28 thoughts on “Mechanical Seven-Segment Display Mixes Art With Hacking

  1. This could very well make a cool clock.
    Clocks only count sequentially in one direction, so having 4 of these with a sensor on each to know when a digit is shown so it will pause until the next hour or minute would work well I think.
    With the limit switches rigged up right, you’d just have to pulse 1 output in minutes, the rest of the digits can be activated by the previous digit a bit like a mechanical casette tape counter.

    1. That (or an optical encoder or something) is probably what I’d do too, but it’s definitely overkill for a basic clock without any self-adjusting (GPS, NTP, etc.). All you really need is a basic clock mechanism or something like a RTC + stepper motor.

  2. This was a lot more fun that I expected. Don’t dismiss it without watching the video.
    Making it in to a clock would be trivial, it would just need a 0 to 5 version and a _1 to 12 version. These could be mechanically linked, but the animation would probably be neater with two more motors.

    1. A display that cycles through numbers in order is PERFECT for a clock! Just have a set of reduction gears between the hours and 10 minutes, and the 10 minutes and 1s minutes. Alternatively, use a single shaft that completes one rotation every 12 hours, with the diameter of the cams scaled up and the pattern repeating more often per rotation. I think the reduction gears are probably the better approach of the two.

      1. I have thought about this quite a lot (I have been working on-and-off on a conceptually similar clock for about 10 years. (much more off than on).)

        You can”t just gear them together, or the hours take an hour to change digits. It has to be some form of clicker / geneva escapement where the moving minutes moves the tens at the same speed, but only 1/6 of a rev, and the tens moves the hours at the same speed, but only 1/12 or 1/24 of a revolution.

        1. You can’t gear them together unless the cams are driving bistable mechanisms that will only be pushed enough to flip at the specified times (rather than being held in place actively by the cam as most of them seem to be) – wouldn’t be easy to get that lovely smooth animation with that method though. Needing to add dampers to slow the transitions down.

          I think that is how I would do it though – one motor for mechanical drive input seems more elegant than using brushes/sensors to drive the the next digit up based on the previous one/current time. Also means you need nothing in the way of electronics beyond a speed controlled motor.

      1. You can make the tens-of-minutes exactly like the existing section, but with only 6 positions on the cam to display 0-5. (Actually, you might keep the existing section to display tens of seconds? I think that counting full seconds might be too frantic)
        Then you need to find a way to connect the tens to the minutes for 1/6 of a revolution so that everything moves at the same speed, when it moves at all.
        I have put a 3D model of one possible way to do it, which vaguely matches your aesthetic of rotating discs here:
        https://a360.co/2Qhcwgu
        The idea is that a sliding peg rotates with the end-most disc, but a light spring keeps it out of engagement with the input disc of the next stage, except for 1/6 of a revolution when a stationary cam-plate holds it in mesh with the teeth of the input disc of the next stage. I have drawn an internal cam, but an external one would work just as well with the opposite spring bias. There is no reason that the fixed cam disc and the toothed wheel can not be on the same side of the continually-rotating disc.
        The basic idea is to link the adjacent cam assemblies, but only for a fraction of each revolution.

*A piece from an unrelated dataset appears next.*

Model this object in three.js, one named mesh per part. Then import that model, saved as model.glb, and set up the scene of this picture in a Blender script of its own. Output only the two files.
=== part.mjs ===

  3. The joys of cam driven mechanisms. So many complex motions are possible with elegantly simple machinery. (Me being old enough to have worked with B&S screw machines and learned to lay out the cams in school, but not old enough to have actually cut cams for them)

    1. I still live in awe of those, having seen one run in the first shop I worked in. Whomever came up with such a complex system of cam driven creation must have been a mad genius.

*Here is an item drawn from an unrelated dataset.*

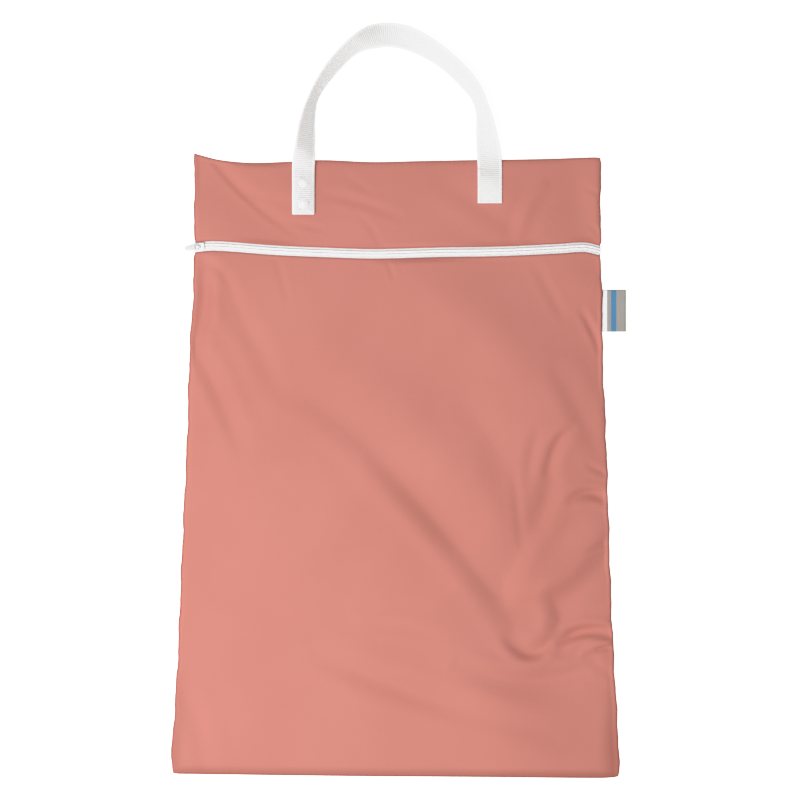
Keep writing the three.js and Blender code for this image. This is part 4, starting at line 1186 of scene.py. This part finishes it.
bm = bmesh.new()
side = STRAP_WIDTH / 2 - BOX_INSET
near, far = STRAP_LENGTH - BOX_LENGTH - BOX_INSET, STRAP_LENGTH - BOX_INSET
sew(bm, [(near, -side), (far, -side), (far, side), (near, side), (near, -side)], on_webbing)
sew(bm, [(LEFT_ROW, -side), (LEFT_ROW, side)], on_webbing)
stitching = object_from(bm, "handle_stitching", [thread_white])
print("stitch faces:", len(stitching.data.polygons))

# %% [markdown]
# ## The snaps
# Two moulded snaps fasten the left leg. What shows is a shallow domed cap, pressed into the
# ribs, with a slightly raised middle. The profile, from the back disc inside the bag to the
# cap, is spun round.

# %% Snaps
SNAP_PITCH = 21.4
SNAP_DOWN = 23
SNAP_CAP = 12.4
CAP_DOME = 1.15
CAP_SEAT = -0.4  # pressed into the ribs
CAP_BUTTON = 0.3  # how far the cap's middle stands out of its dome
CAP_BUTTON_EDGE = (0.3, 0.55)
CAP_UNDER = 0.2
SNAP_BODY = 9
SNAP_BACK = 11
SNAP_BACK_HEIGHT = 1
SNAP_POST = 2.4
SNAP_SIDES = 40
CAP_RINGS = 14
SNAP_X = STRAP_SHIFT - STRAP_SPREAD / 2


def seat_on(x, y):
    """The place and lean of a piece that sits on the skin."""
    reach = SNAP_BODY / 2
    slope_x = float(skin_at(x + reach, y) - skin_at(x - reach, y)) / (2 * reach)
    slope_y = float(skin_at(x, y + reach) - skin_at(x, y - reach)) / (2 * reach)
    lean = Vector((0, 0, 1)).rotation_difference(Vector((-slope_x, -slope_y, 1)))
    spot = Vector((x, y, float(skin_at(x, y)))) * MM
    return Matrix.Translation(spot) @ lean.to_matrix().to_4x4()


def snap(name, y, node):
    low = -CLOTH - CLEARANCE - SNAP_BACK_HEIGHT
    cap_low = LEFT_OVER + STRAP_THICK + CAP_SEAT
    cap = SNAP_CAP / 2
    profile = [
        (0, low), (SNAP_BACK / 2, low), (SNAP_BACK / 2, low + SNAP_BACK_HEIGHT),
        (SNAP_POST / 2, low + SNAP_BACK_HEIGHT), (SNAP_POST / 2, CLEARANCE),
        (SNAP_BODY / 2, CLEARANCE), (SNAP_BODY / 2, CLEARANCE + SNAP_BODY_HEIGHT),
        (SNAP_POST / 2, CLEARANCE + SNAP_BODY_HEIGHT), (SNAP_POST / 2, cap_low),
        (cap * 0.97, cap_low - CAP_UNDER),
    ]
    profile += [(cap * share, cap_low + CAP_DOME * (1 - share**2) + CAP_BUTTON * float(
        1 - smoothstep(share, *CAP_BUTTON_EDGE))) for share in np.linspace(1, 0, CAP_RINGS)]
    bm = bmesh.new()
    line = [bm.verts.new((r * MM, 0, z * MM)) for r, z in profile]
    edges = [bm.edges.new(pair) for pair in zip(line[:-1], line[1:])]
    bmesh.ops.spin(bm, geom=line + edges, cent=(0, 0, 0), axis=(0, 0, 1), dvec=(0, 0, 0),
                   angle=math.tau, steps=SNAP_SIDES, use_merge=True)
    bmesh.ops.remove_doubles(bm, verts=bm.verts, dist=1e-7)
    bmesh.ops.recalc_face_normals(bm, faces=bm.faces)
    bmesh.ops.transform(bm, matrix=seat_on(SNAP_X, y), verts=bm.verts)
    piece = object_from(bm, name, [snap_resin])
    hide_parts(node)
    return piece


snap("snap_cap_upper", BAG_HEIGHT / 2 - SNAP_DOWN, "snap_upper")
snap("snap_cap_lower", BAG_HEIGHT / 2 - SNAP_DOWN - SNAP_PITCH, "snap_lower")

# %% [markdown]
# ## The side tag
# The tag is a satin ribbon folded over, with its two ends caught in the seam. Its front
# has a plain woven band as a generic motif. A grid is bent round the fold.

# %% Tag ribbon material
TAG_GREY = (0.36, 0.34, 0.31, 1)
TAG_DARK = (0.32, 0.30, 0.275, 1)
TAG_WHITE = (0.78, 0.79, 0.80, 1)
TAG_BAND = (0.06, 0.22, 0.42, 1)
TAG_WHITE_AT = (-0.02, 0.005)
TAG_BAND_AT = (0.009, 0.0145)
TAG_OUT = 24.5
TAG_IN = 6

ribbon, tree, shader = new_material(
    "tag_satin", Roughness=0.42, Sheen_Weight=0.1, Specular_IOR_Level=0.4)
parts = add(tree, "ShaderNodeSeparateXYZ", Vector=cloth_place(tree))


def between(low, high, soft=0.0002):
    """A mask along the ribbon's length, 1 between two places in metres."""
    rise = add(tree, "ShaderNodeMapRange", Value=parts.outputs["X"], From_Min=low - soft,
               From_Max=low + soft)
    fall = add(tree, "ShaderNodeMapRange", Value=parts.outputs["X"], From_Min=high - soft,
               From_Max=high + soft, To_Min=1.0, To_Max=0.0)
    return maths(tree, "MULTIPLY", rise.outputs["Result"], fall.outputs["Result"])


ground = use_group(tree, mottle_group, Place=solid_place(tree), Tone_A=TAG_GREY,
                   Tone_B=TAG_DARK, Patch=120.0, Speckle=2200.0,
                   Speckle_share=0.5)
near_seam = add(tree, "ShaderNodeMix", set_data_type="RGBA", _0=between(*TAG_WHITE_AT),
                _6=ground.outputs["Color"], _7=TAG_WHITE)
banded = add(tree, "ShaderNodeMix", set_data_type="RGBA", _0=between(*TAG_BAND_AT),
             _6=near_seam.outputs[2], _7=TAG_BAND)
tree.links.new(banded.outputs[2], shader.inputs["Base Color"])
yarns = use_group(tree, weave_group, Place=cloth_place(tree), Warp=0.0003, Weft=0.0004)
bump(tree, shader, yarns.outputs["Height"], 0.00005, 0.6)

# %% Tag
TAG_OPEN = 0.8
RIBBON_THICKNESS = 0.0004
TAG_TURNS = 60
TAG_SLATS = 30
TAG_MOUTH = 0.2  # share of its length over which the layers part
TAG_RIPPLE = 0.25
TAG_RIPPLES = 1.1
TAG_LIFT = 0.2


def ribbon_path(share):
    """The folded ribbon seen from its edge, out from the seam on top and back below."""
    low = CLOTH + CLEARANCE
    middle = low + TAG_LAYER / 2
    half = TAG_OPEN / 2 + TAG_LAYER * 0.7
    fold = TAG_OUT - half
    mouth = TAG_OUT * TAG_MOUTH
    spots = [(-TAG_IN, middle + 0.3), (0.3, middle + 0.35), (mouth, middle + half)]
    spots += [(lerp(mouth, fold, i / 10), middle + half) for i in range(1, 11)]
    spots += [(fold + half * math.sin(math.pi * i / 12), middle + half * math.cos(
        math.pi * i / 12)) for i in range(1, 12)]
    spots += [(lerp(fold, mouth, i / 10), middle - half) for i in range(0, 11)]
    spots += [(0.3, middle - 0.35), (-TAG_IN, middle - 0.3)]
    out, up = np.array(spots).T
    length = np.concatenate([[0], np.cumsum(np.hypot(np.diff(out), np.diff(up)))])
    at = share * length[-1]
    return np.interp(at, length, out), np.interp(at, length, up), at - TAG_IN


bm = bmesh.new()
bmesh.ops.create_grid(bm, x_segments=TAG_TURNS, y_segments=TAG_SLATS, size=1)
bm.verts.ensure_lookup_table()
share, down = grid_shares(bm)
out, up, flat = ribbon_path(share)
tag_y = BAG_HEIGHT / 2 - TAG_DOWN
tag_edge = float(right_x(down_at(1.0, tag_y)))
y = tag_y + TAG_HEIGHT * (0.5 - down)
wave = TAG_RIPPLE * np.sin(math.tau * TAG_RIPPLES * down) * smoothstep(out, 2, TAG_OUT)
move_points(bm, tag_edge + out, y, up + wave + TAG_LIFT)
set_flat_measure(bm, flat, y)
tag = object_from(bm, "tag_ribbon", [ribbon])
thicken(tag, RIBBON_THICKNESS)
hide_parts("side_tag")
print("tag faces:", len(tag.data.polygons))

# %% [markdown]
# ## The floor and the light
# The bag lies on a plain white light table, whose glow keeps shadows faint around it. One
# soft light stands on the left, a little towards the bottom, and gives the folds their
# shade. A wider one overhead and a pale surround fill the rest. The lights are near, so the
# cloth gets darker towards the upper right.

# %% Floor
FLOOR_SIZE = 8.0
TABLE_GLOW = 0.3
TABLE_GLOW_SEEN = 0.9  # what the camera sees of it besides
TABLE_WHITE = (0.95, 0.95, 0.95, 1)
TABLE_SHADE = (0.93, 0.93, 0.93, 1)

paper, tree, shader = new_material(
    "pale_floor", Roughness=0.8, Specular_IOR_Level=0.2, Emission_Strength=TABLE_GLOW,
    Emission_Color=(1, 1, 1, 1))
dye = use_group(tree, mottle_group, Place=solid_place(tree), Tone_A=TABLE_WHITE,
                Tone_B=TABLE_SHADE, Patch=3.0, Speckle=400.0, Speckle_share=0.4)
tree.links.new(dye.outputs["Color"], shader.inputs["Base Color"])
fine = add(tree, "ShaderNodeTexNoise", Vector=solid_place(tree), Scale=500.0, Detail=2.0)
bump(tree, shader, fine.outputs["Fac"], 0.0001, 0.3)

# The camera sees the table's glow brighter than it lights the bag
seen = add(tree, "ShaderNodeLightPath").outputs["Is Camera Ray"]
glow = add(tree, "ShaderNodeEmission", Strength=maths(
    tree, "MULTIPLY", seen, TABLE_GLOW_SEEN))
both = add(tree, "ShaderNodeAddShader", _0=shader.outputs["BSDF"], _1=glow.outputs[0])
surface = tree.nodes["Material Output"].inputs["Surface"]
tree.links.new(both.outputs[0], surface)
bm = bmesh.new()
bmesh.ops.create_grid(bm, x_segments=8, y_segments=8, size=FLOOR_SIZE / 2)
mesh = bpy.data.meshes.new("floor")
bm.to_mesh(mesh)
bm.free()
floor = bpy.data.objects.new("floor", mesh)
floor.data.materials.append(paper)
bpy.context.scene.collection.objects.link(floor)
floor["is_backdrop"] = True

# %% Lights


def area_light(name, place, size, power, colour=(1, 1, 1)):
    data = bpy.data.lights.new(name, "AREA")
    data.shape = "RECTANGLE"
    data.size, data.size_y = size
    data.energy = power
    data.color = colour
    light = bpy.data.objects.new(name, data)
    light.location = place
    light.rotation_mode = "QUATERNION"
    light.rotation_quaternion = (-Vector(place)).to_track_quat("-Z", "Y")
    bpy.context.scene.collection.objects.link(light)
    return light


area_light("key", (-1.0, -0.67, 1.9), (1.0, 1.0), 30, (1.0, 0.995, 1.03))
area_light("top", (-0.6, -0.1, 2.2), (1.4, 1.4), 22.5)
world = bpy.data.worlds.new("surround")
world.use_nodes = True
background = world.node_tree.nodes["Background"]
background.inputs["Color"].default_value = (1.0, 0.965, 0.9, 1)
background.inputs["Strength"].default_value = 0.34
bpy.context.scene.world = world

# %% [markdown]
# ### Highlights
# White webbing that faces the light is brighter than a screen can show. As on film, a curve
# keeps all tones up to the cloth's as they are and presses the whites above them together,
# so that the ribs still show. Each pair is the light that comes in and what is shown of it,
# where 1 is a plain white.

# %% The curve for whites
SHOULDER = [(0.37, 0.37), (0.74, 0.74), (0.83, 0.835), (0.92, 0.88), (1.05, 0.905),
            (1.2, 0.925), (1.4, 0.957), (1.6, 0.98)]
WHITE_LEVEL = 1.8
view = bpy.context.scene.view_settings
view.view_transform = "Standard"
view.use_curve_mapping = True
view.curve_mapping.white_level = (WHITE_LEVEL, WHITE_LEVEL, WHITE_LEVEL)
all_channels = view.curve_mapping.curves[3]
for light_in, light_out in SHOULDER:
    all_channels.points.new(light_in / WHITE_LEVEL, light_out)
for point in all_channels.points:
    point.handle_type = "VECTOR"
view.curve_mapping.update()

# %% [markdown]
# ## Sizes at the end
# The dressed bag has to stay in the solid model's box, apart from what cloth may stand
# proud. The solid's box is printed at the start, and how far the two differ at the end.

# %% Compare the boxes and finish
scene_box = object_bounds()
for axis, low, high in zip("xyz", scene_box[0] - cad_box[0], scene_box[1] - cad_box[1]):
    print(axis, "differs by, mm:", round(low / MM, 2), round(high / MM, 2))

      This mechanism display is fantastic! It absolutely should be turned into a clock, just make it faster. Seeing this run as a true seconds counter would be frightening indeed, flailing arms everywhere, haha

  4. I’m not quite sure why you would call it ‘circuit’ anything. ‘Automaton’ could make sense — those pretty much always used the same mechanisms (and it just kinda looks like one while it moves). “Digital automaton” would be ironic and accurate too, since, you know, it’s an automaton of a digit!

  5. I thought from the screenshot it was filling with mercury – i.e. syringes at the bottom pushed up by the cams, to fill/drain the parts of the digit as needed.

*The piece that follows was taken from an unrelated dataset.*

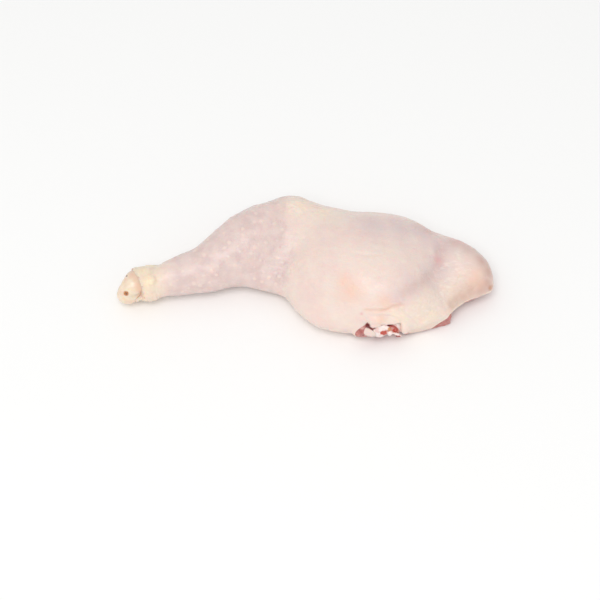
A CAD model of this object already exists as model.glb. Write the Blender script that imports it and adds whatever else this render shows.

    Still, very awesome, and a whole lot less poisonous. (as long as you don’t breath in the fumes while laser cutting!)

    1. Now _that_ would be cool. Made as completely sealed glass parts it wouldn’t even be all that dangerous. Raising and lowering reservoirs behind the digits would suffice to move the mercury around.
      Or, how about a phosphorescent liquid which was “charged” in a box out the back and then moved to the digits by the same scheme.
      (Though I am maybe more relaxed about mercury than many, I had some to play with as a kid, and used Hounsfield Tensometers a fair bit at university). I used to have a pint bottle, but I think I gave it to the Tensometer technician when I left.

      1. I still have about 250g in a bottle from way back when I had bikes with slide-type Mikuni carb banks that needed to be flow balanced regularly (CB400F being the most regularly in need). Haven’t been able to make it go away, and really am not sure I want to.

    2. Working off your idea, having bellows holding colored fluid and the cam driving the bellows up and down in sequence with the segments for the digits to fill glass reservoirs shaped into the segments would be awesome! The entire display could be like those microfluidics built between two slabs of glass and each chamber is a segment.

  6. I used to have a desk clock that had a giant 7 segment display on it, but instead of LEDs and circuitry, it had a tiny light bulb for each segment, and a system of wheels and contacts that were driven off a clock mechanism of sorts.